Are there any examples where current ML has replaced human-created software, the demand for startups or software engineers?

Seems to me that ML so far has expanded our toolbox of what can be done with software, not replaced programmers, designers, engineers, or really much of anybody yet. All this worry about future automation is imagining that things are going to be different this time, because of recent success with ML in limited domains.

Seems trivial, but I have met someone whose ardent hobby was programming go-playing programs. With the creation of AlphaGo Zero, one could say all the clever code ever written by humans for the purpose of playing go is obsolete.
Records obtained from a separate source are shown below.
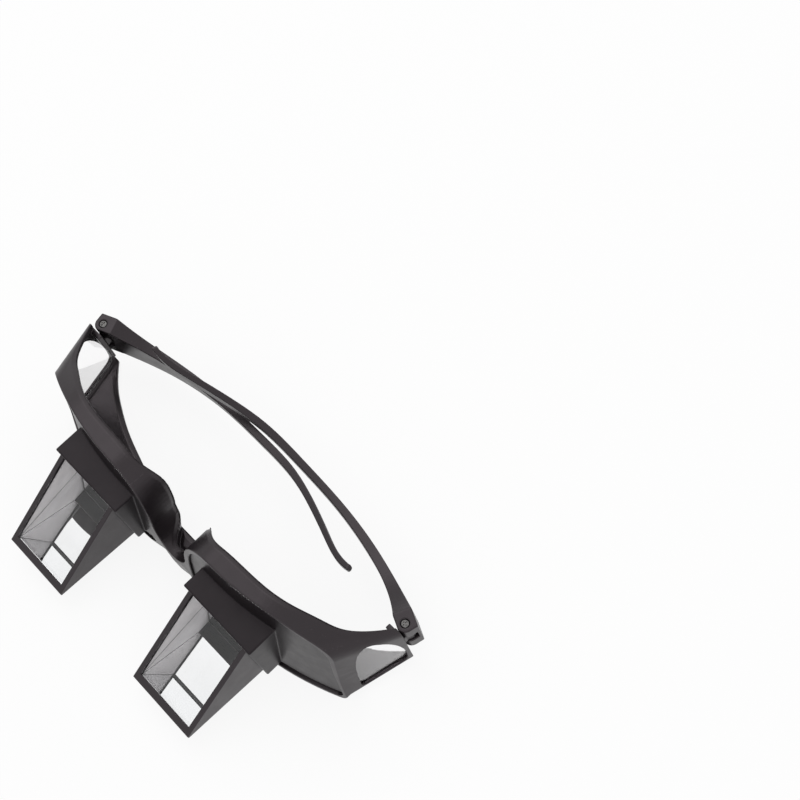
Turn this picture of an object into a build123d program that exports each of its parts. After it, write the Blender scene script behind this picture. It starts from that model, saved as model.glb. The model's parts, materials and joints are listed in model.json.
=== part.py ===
from build123d import *
import math
import os

os.makedirs("parts", exist_ok=True)

# Prism glasses for reading while lying on the back, folded up and resting on their brow edge.
# +X is the wearer's right, +Y goes from the prisms towards the face and +Z towards the chin.
# The right half is made first, and the left half is its mirror image.

# Front, all in millimetres. Depths are counted back from the flat faces of the prism collars.
frame_height = 42.2
collar_face_y = -12.5
wall = 1.6
overrun = 3.0
front_section_depth = 14.0
end_face_depth = 35.8
rear_section_margin = 2.2
nose_half_gap = 8.0
nose_arch_width = 16.0
nose_arch_height = 22.2
nose_foot_radius = 8.0
front_bend_x = 46.6
front_bend_drop = 0.3
front_corner_x = 65.3
front_corner_drop = 6.8
front_corner_radius = 11.0
front_foot_x = 70.1
rear_bend_x = 52.0
rear_bend_drop = 0.6
bend_radius = 30.0
rear_corner_x = 75.9
rear_corner_drop = 15.6
rear_corner_radius = 4.5
rear_foot_x = 75.6
foot_radius = 2.2

# Front face: flat over the nose, then wrapped round the face, and leaning forward at the brow
top_setback = 9.4
face_tilt = 10.5
flat_half_width = 22.0
wrap_radius = 113.0
lip_depth = 0.8
rim_width = 1.3
nose_rim_width = 2.3

# Front face at the brow round the nose: across as shares of the rear foot, and back as shares of
# the end face depth
nose_face_shares = (
    (-0.054, 0.103),
    (0.0, 0.087),
    (0.054, 0.103),
    (0.116, 0.101),
    (0.181, 0.075),
    (0.246, 0.064),
    (0.344, 0.036),
)

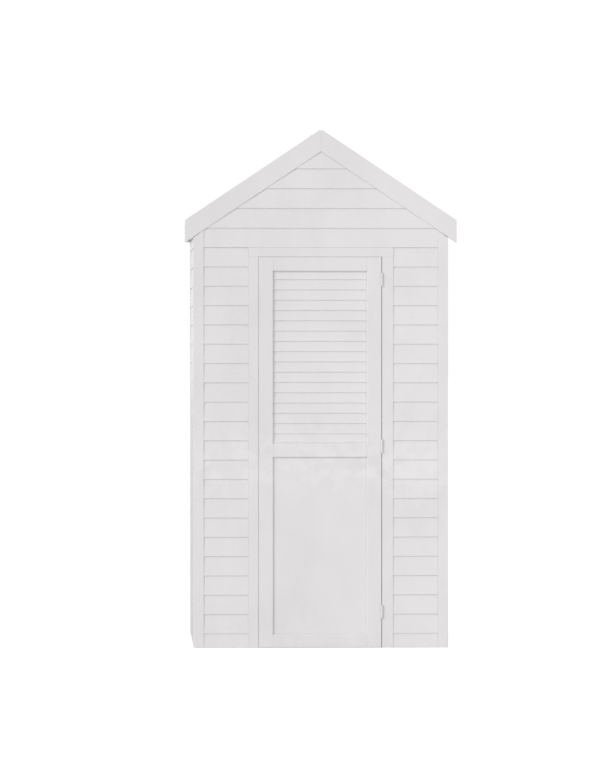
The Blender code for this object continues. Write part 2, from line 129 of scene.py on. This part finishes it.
def make_fill():
    """A weak disc of light in front, to the right."""
    data = bpy.data.lights.new("fill", "AREA")
    data.shape = "DISK"
    data.size = FILL_SIZE
    data.energy = FILL_POWER
    lamp = add_to_scene(bpy.data.objects.new("fill", data))
    lamp.location = FILL_PLACE
    point_along(lamp, Vector((0.0, FRONT_Y, AIM.z)) - lamp.location)


def make_floor():
    """A pale floor that blends into the backdrop."""
    mesh = bpy.data.meshes.new("studio_floor")
    bm = bmesh.new()
    bmesh.ops.create_grid(bm, x_segments=1, y_segments=1, size=FLOOR_HALF)
    bm.to_mesh(mesh)
    bm.free()
    floor = add_to_scene(bpy.data.objects.new("studio_floor", mesh))
    floor.location.z = -FLOOR_DROP
    mat = bpy.data.materials.new("studio_floor")
    mat.use_nodes = True
    nodes, links = mat.node_tree.nodes, mat.node_tree.links
    shader = nodes["Principled BSDF"]
    shader.inputs["Base Color"].default_value = (FLOOR_TONE, FLOOR_TONE, FLOOR_TONE, 1.0)
    shader.inputs["Roughness"].default_value = 1.0
    shader.inputs["Specular IOR Level"].default_value = 0.0
    shader.inputs["Emission Color"].default_value = WHITE
    path = nodes.new("ShaderNodeLightPath")
    glow = nodes.new("ShaderNodeMath")
    glow.operation = "MULTIPLY"
    glow.inputs[1].default_value = FLOOR_GLOW
    links.new(path.outputs["Is Camera Ray"], glow.inputs[0])
    links.new(glow.outputs[0], shader.inputs["Emission Strength"])
    mesh.materials.append(mat)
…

More relevantly, I would be surprised if the shift to AI techniques in fraud detection at places like PayPal is not already having an impact on the career paths of the engineers that were tasked with maintaining and tuning their pre-ML fraud system. At one point the top engineers of the original heuristic system could have been considered their most valuable non-management employees at the company. I'm sure they're not out on the streets or anything, but I also assume the next person to take their job will not be nearly as valued.

Also, ML will impact programmer demand in subtle ways. A lot of programming is refactoring, and there is reason to believe we can refactor code, especially in certain languages, automatically to make it more aesthetic. Realistically, that seems likely to decrease demand for programmer hours. Or an ML system that can run over someone's GitHub account or repo may be the new resume screen, and if one scores badly on it that may limit the demand for them personally.

Finally, I have to think that the overall march of software towards more complex integrated systems is already a major cause of the dearth of entry-level programming positions, and ML will accelerate that trend.

I believe we still have the chance. The opportunity exists in the business world because when companies become successful is when collective leadership becomes most focused on maintaining success.

Doing well reduces the incentive to explore other ideas, especially when those ideas conflict with your proven business model.